Tras cambiar una mirada de complicidad con su compañero, Naubrel abrió una gruesa carpeta llena de fotocopias.

– Los Lobos Grises son, ante todo y en primer lugar. un asunto político. por lo que hemos podido entender, en los años sesenta, las ideas de izquierda estaban en auge en Turquía. Exactamente igual que en Francia. Como reacción, la extrema derecha subió, como la espuma. Un tal Alpaslan Türkes, un coronel que había coqueteado con los nazis, formó un partido: el partido de Acción Nacionalista. Él y sus hordas se presentaron como una muralla contra la amenaza roja

– A la sombra de ese grupo oficial -dijo Matkowska tomando el relevo- empezaron a surgir centros ideológicos destinados a los jóvenes. Primero en las facultades y más tarde en el campo. Los chicos que se adherían a ellos se hacían llamar los «Idealistas» y también los «Lobos Grises». -El teniente consultó sus notas-. Bozkurt , en turco.
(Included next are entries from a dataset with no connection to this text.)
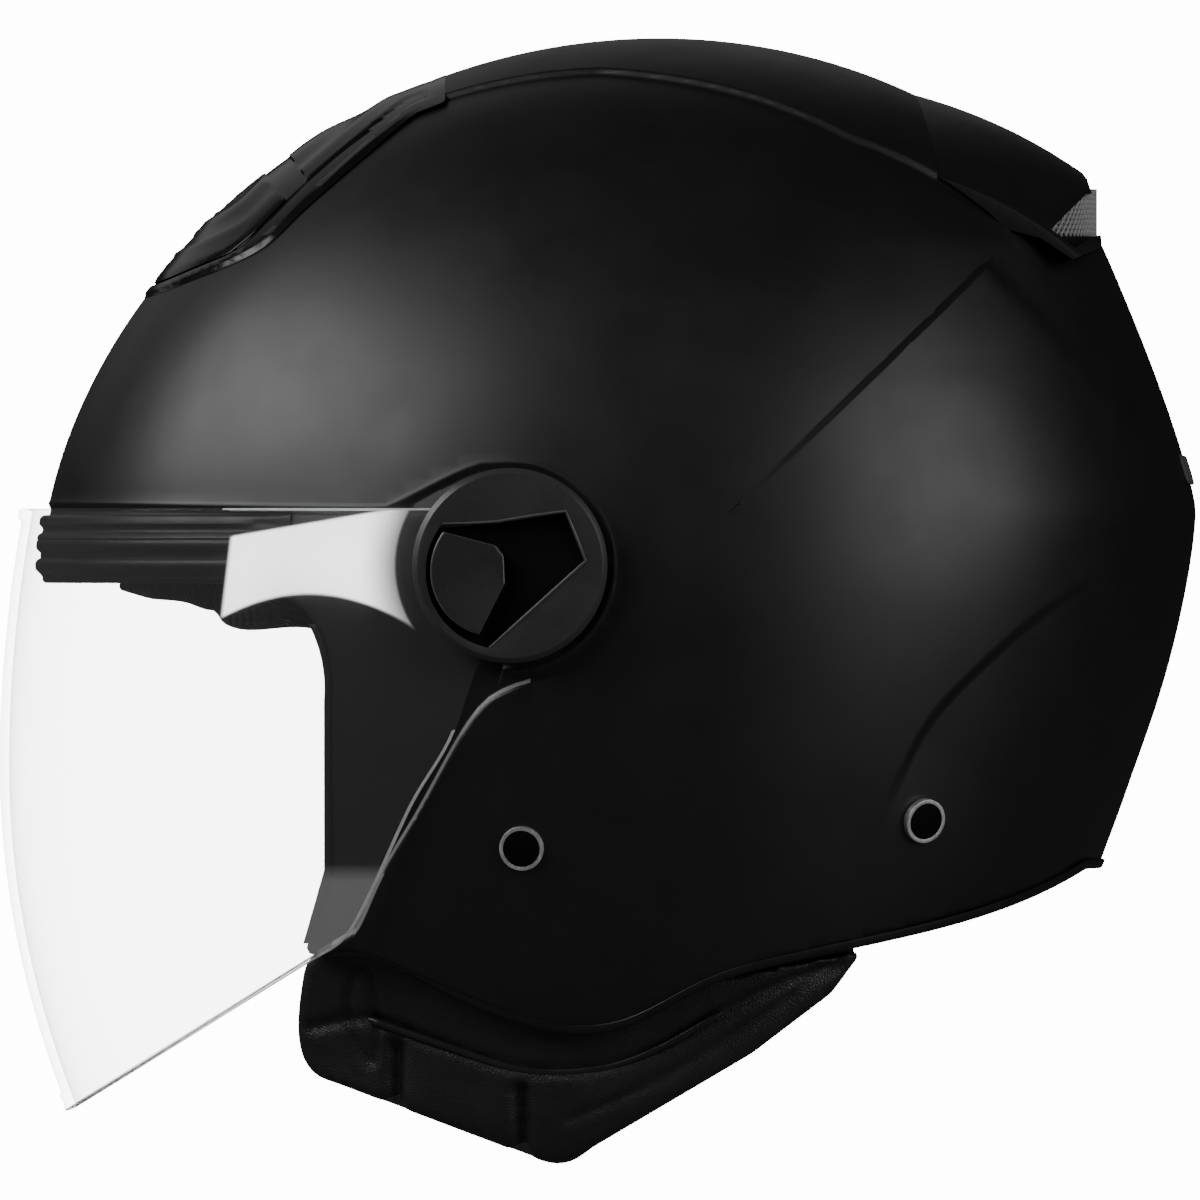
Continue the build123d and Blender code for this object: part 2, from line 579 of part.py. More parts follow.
for name, side in SIDES:
    with BuildPart() as pivot_hub:
        add(peg(PIVOT_X, 0, HUB_FLANGE_RADIUS, 105, HUB_FLANGE_FACE, side))
        add(peg(PIVOT_X, 0, HUB_RADIUS, 110, COVER_BACK - 0.3, side))
        add(peg(PIVOT_X, 0, PIVOT_SCREW_RADIUS + 0.05, 100, 130, side), mode=Mode.SUBTRACT)
        add(peg(PIVOT_X, 0, SCREW_HEAD_RADIUS + 0.2, COVER_BACK - 3.0, 130, side),
            mode=Mode.SUBTRACT)
        add(form(0), mode=Mode.SUBTRACT)
    save(pivot_hub.part, f"pivot_hub_{name}")

    with BuildPart() as pivot_cover:
        with BuildSketch(Plane.XZ.offset(-side * COVER_BACK)):
            with Locations((PIVOT_X, 0)):
                Circle(COVER_RADIUS)
        extrude(amount=-side * (COVER_FACE - COVER_BACK))
        chamfer(pivot_cover.faces().sort_by(Axis.Y)[0 if side < 0 else -1].edges(), length=1.2)
        with BuildSketch(Plane.XZ.offset(-side * (COVER_FACE - WINDOW_DEPTH))):
            with BuildLine():
                Polyline(*WINDOW)
                ThreePointArc(WINDOW[-1], WINDOW_ARC_MIDDLE, WINDOW[0])
            make_face()
        extrude(amount=-side * 5, mode=Mode.SUBTRACT)
    save(pivot_cover.part, f"pivot_cover_{name}")

    with BuildPart() as release_tab:
        with BuildSketch(Plane.XZ.offset(-side * (COVER_FACE - WINDOW_DEPTH + TAB_GAP))):
            with BuildLine():
                Polyline(*TAB)
                ThreePointArc(TAB[-1], (WINDOW_ARC_MIDDLE[0] + 0.8, WINDOW_ARC_MIDDLE[1]), TAB[0])
            make_face()
            offset(amount=-TAB_GAP)
        extrude(amount=-side * (WINDOW_DEPTH + TAB_RISE - TAB_GAP))
    save(release_tab.part, f"release_tab_{name}")

with BuildPart() as pivot_screws:
    for side in (-1, 1):
        head = COVER_BACK - 2.9
        add(peg(PIVOT_X, 0, PIVOT_SCREW_RADIUS, NUT_FACE - 4, head, side))
        add(peg(PIVOT_X, 0, SCREW_HEAD_RADIUS, head, head + SCREW_HEAD_DEPTH, side))
save(pivot_screws.part, "pivot_screws")

with BuildPart() as pivot_nuts:
    for side in (-1, 1):
        add(peg(PIVOT_X, 0, NUT_RADIUS, NUT_FACE - 5, NUT_FACE - 0.6, side))
        add(peg(PIVOT_X, 0, PIVOT_SCREW_RADIUS + 0.05, 100, 130, side), mode=Mode.SUBTRACT)
    add(form(SHELL_WALL + 0.05), mode=Mode.INTERSECT)
save(pivot_nuts.part, "pivot_nuts")

# ---- strap fasteners ----------------------------------------------------------
with BuildPart() as strap_rivets:
    for side in (-1, 1):
        for place in (FRONT_RIVET, REAR_RIVET):
            add(skin_pin(place, RIVET_SHANK_RADIUS, 13.6, RIVET_RISE, side))
            with BuildPart(mode=Mode.PRIVATE) as head:
                add(skin_pin(place, RIVET_HEAD_RADIUS, 1.5, RIVET_RISE, side))
                add(form(0), mode=Mode.SUBTRACT)
            add(head.part)
            add(skin_pin(place, RIVET_BOWL_RADIUS, -0.5, 3.0, side), mode=Mode.SUBTRACT)
save(strap_rivets.part, "strap_rivets")

with BuildPart() as rivet_plugs:
    for side in (-1, 1):
        for place in (FRONT_RIVET, REAR_RIVET):
            add(skin_pin(place, RIVET_BOWL_RADIUS - 0.1, -0.5, 1.7, side))
save(rivet_plugs.part, "rivet_plugs")

with BuildPart() as anchor_plates:
    for side in (-1, 1):
        for place, depth in ((FRONT_RIVET, FRONT_PLATE_DEPTH), (REAR_RIVET, REAR_PLATE_DEPTH)):
            with BuildSketch(skin_normal(*place, side).offset(-depth)):
                Circle(PLATE_RADIUS)
                Circle(RIVET_SHANK_RADIUS + 0.05, mode=Mode.SUBTRACT)
            extrude(amount=PLATE_WALL)
save(anchor_plates.part, "anchor_plates")

# ---- buckle under the chin -----------------------------------------------------
with BuildPart() as buckle_frame:
    with BuildSketch(Plane.YZ.offset(FRAME_X0)):
        with BuildLine():
            Polyline((FRAME_BACK, FRAME_TOP), (FRAME_FRONT, FRAME_TOP),
                     (FRAME_FRONT, FRAME_TOP - 7.0), (FRAME_BACK + 14, FRAME_FOOT),
                     (FRAME_BACK, FRAME_FOOT), close=True)
        make_face()
    extrude(amount=FRAME_X1 - FRAME_X0)
    with BuildSketch(Plane.YZ.offset(FRAME_X0 + FRAME_WALL)):
        with Locations(((FRAME_BACK + FRAME_FRONT) / 2, FRAME_TOP - FRAME_WALL - 10)):
            Rectangle(FRAME_FRONT - FRAME_BACK + 10, 20)
    extrude(amount=FRAME_X1 - FRAME_X0 - 2 * FRAME_WALL, mode=Mode.SUBTRACT)
    with BuildSketch(Plane.YZ.offset(FRAME_X0)):
        with Locations((LEVER_Y, LEVER_Z)):
            Circle(LEVER_PIN_RADIUS)
    extrude(amount=FRAME_X1 - FRAME_X0, mode=Mode.SUBTRACT)
save(buckle_frame.part, "buckle_frame")

with BuildPart() as buckle_pin:
    with BuildSketch(Plane.YZ.offset(FRAME_X0 - 0.5)):
        with Locations((LEVER_Y, LEVER_Z)):
            Circle(LEVER_PIN_RADIUS - 0.01)
    extrude(amount=FRAME_X1 - FRAME_X0 + 1.0)
save(buckle_pin.part, "buckle_pin")

with BuildPart() as buckle_lever:
    with BuildSketch(Plane.YZ.offset(FRAME_X0 + FRAME_WALL + LEVER_SIDE_GAP)):
        with BuildLine():
            Polyline((-16.5, -128.2), (-16.5, -124.4), (-11.5, -124.0), (-9.6, -123.0),
                     (-8.2, -124.6), (8.0, -125.2), (11.0, -126.6), (8.0, -127.4), close=True)
        make_face()
        with Locations((LEVER_Y, LEVER_Z)):
            Circle(LEVER_PIN_RADIUS + 0.06, mode=Mode.SUBTRACT)
    extrude(amount=FRAME_X1 - FRAME_X0 - 2 * (FRAME_WALL + LEVER_SIDE_GAP))
save(buckle_lever.part, "buckle_lever")

with BuildPart() as ratchet_tongue:
    with BuildSketch(Plane.YZ.offset(STRAP_X0 + 3.0)):
        with Locations((TONGUE_MIDDLE_Y, (TONGUE_TOP + TONGUE_FOOT) / 2)):
            Rectangle(TONGUE_LENGTH, TONGUE_TOP - TONGUE_FOOT)
        teeth = [(FIRST_TOOTH_Y + TOOTH_PITCH * step, TONGUE_FOOT) for step in range(TEETH)]
        with Locations(*teeth):
            Triangle(c=1.2, a=1.0, b=1.0, rotation=0, mode=Mode.SUBTRACT)
    extrude(amount=STRAP_X1 - STRAP_X0 - 6.0)
save(ratchet_tongue.part, "ratchet_tongue")

with BuildPart() as chin_pad:
    with BuildSketch(Plane.YZ.offset(STRAP_X0 - 3.0)):
        with BuildLine():
            Polyline((-20.0, -116.9), (40.0, -116.9), (38.0, -112.5), (-18.0, -112.5), close=True)
        make_face()
    extrude(amount=STRAP_X1 - STRAP_X0 + 6.0)
save(chin_pad.part, "chin_pad")
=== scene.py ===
from math import cos, pi, radians, sin, tau

import bmesh
import bpy
import numpy as np
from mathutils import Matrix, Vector


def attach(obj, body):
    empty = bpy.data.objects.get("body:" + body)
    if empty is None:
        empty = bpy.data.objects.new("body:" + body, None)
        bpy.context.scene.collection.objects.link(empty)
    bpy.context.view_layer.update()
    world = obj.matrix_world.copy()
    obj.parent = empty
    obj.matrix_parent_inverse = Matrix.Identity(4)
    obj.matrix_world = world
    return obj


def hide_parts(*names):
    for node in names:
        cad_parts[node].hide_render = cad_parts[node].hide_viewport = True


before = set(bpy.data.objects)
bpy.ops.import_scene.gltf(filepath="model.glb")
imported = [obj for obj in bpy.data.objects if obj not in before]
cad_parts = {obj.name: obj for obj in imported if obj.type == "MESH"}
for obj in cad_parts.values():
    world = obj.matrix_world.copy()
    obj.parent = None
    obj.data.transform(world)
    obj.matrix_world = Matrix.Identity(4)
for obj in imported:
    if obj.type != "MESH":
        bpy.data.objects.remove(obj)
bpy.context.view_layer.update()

# Shapes are worked out in millimetres in the CAD frame and become metres in make_mesh.
MM = 0.001

# ---- outer form of the helmet, the same one as in the CAD model ---------------
CENTRE_X = 9.6
FRONT_REACH, REAR_REACH, HALF_WIDTH = 148.4, 128.6, 120.5
WIDE_LEVEL, CROWN_HEIGHT, REAR_LEVEL = -12.0, 126.7, 13.4
PLAN_POWER = 2.2
BROW_POWER = 1.75
BACK_SLOPE, BACK_POWER = 0.36, 1.25
FRONT_TUCK, FRONT_TUCK_DEPTH = 13, 115       # how far the front draws in at this depth
REAR_TUCK, REAR_TUCK_POWER = 0.0296, 1.495
SIDE_TUCK = 0.00184
SHELL_WALL = 3.5
PIVOT_X = -26.2


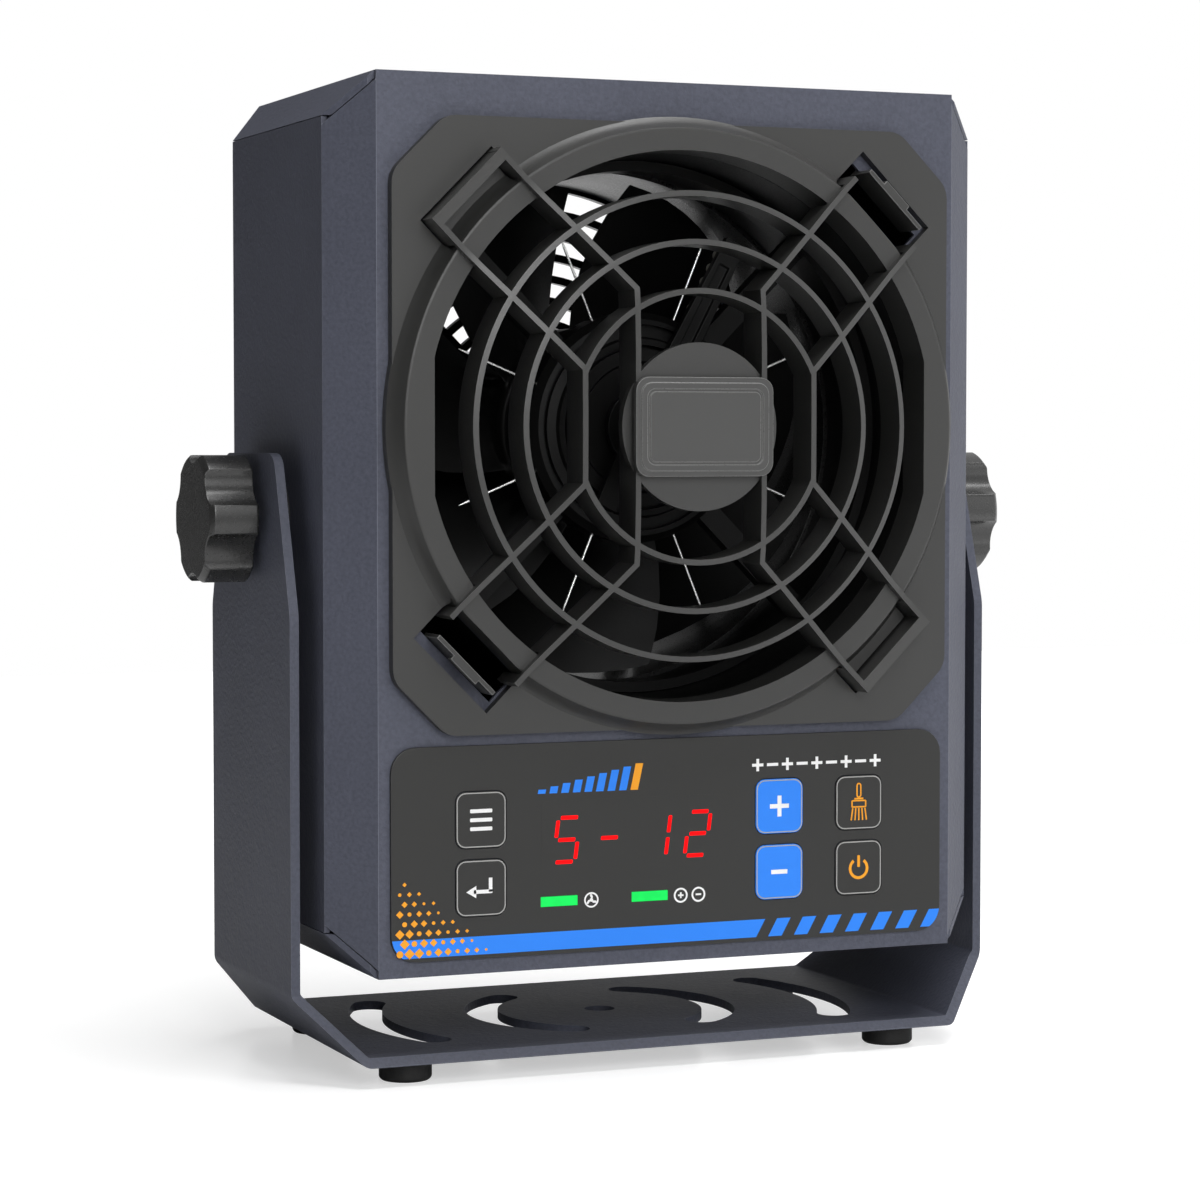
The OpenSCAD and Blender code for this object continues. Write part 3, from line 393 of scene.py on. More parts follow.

Aquellos datos corroboraban los que le había dado Schiffer.

– En los años setenta -siguió explicando Naubrel-, la tensión entre comunistas y fascistas llegó a su punto culminante. Los Lobos Grises tomaron las armas. En determinadas regiones de Anatolia se crearon centros de entrenamiento. En ellos, los jóvenes Idealistas recibían adoctrinamiento político, aprendían artes marciales y se iniciaban en el manejo de las armas. Campesinos analfabetos se convirtieron en asesinos armados, entrenados y fanáticos.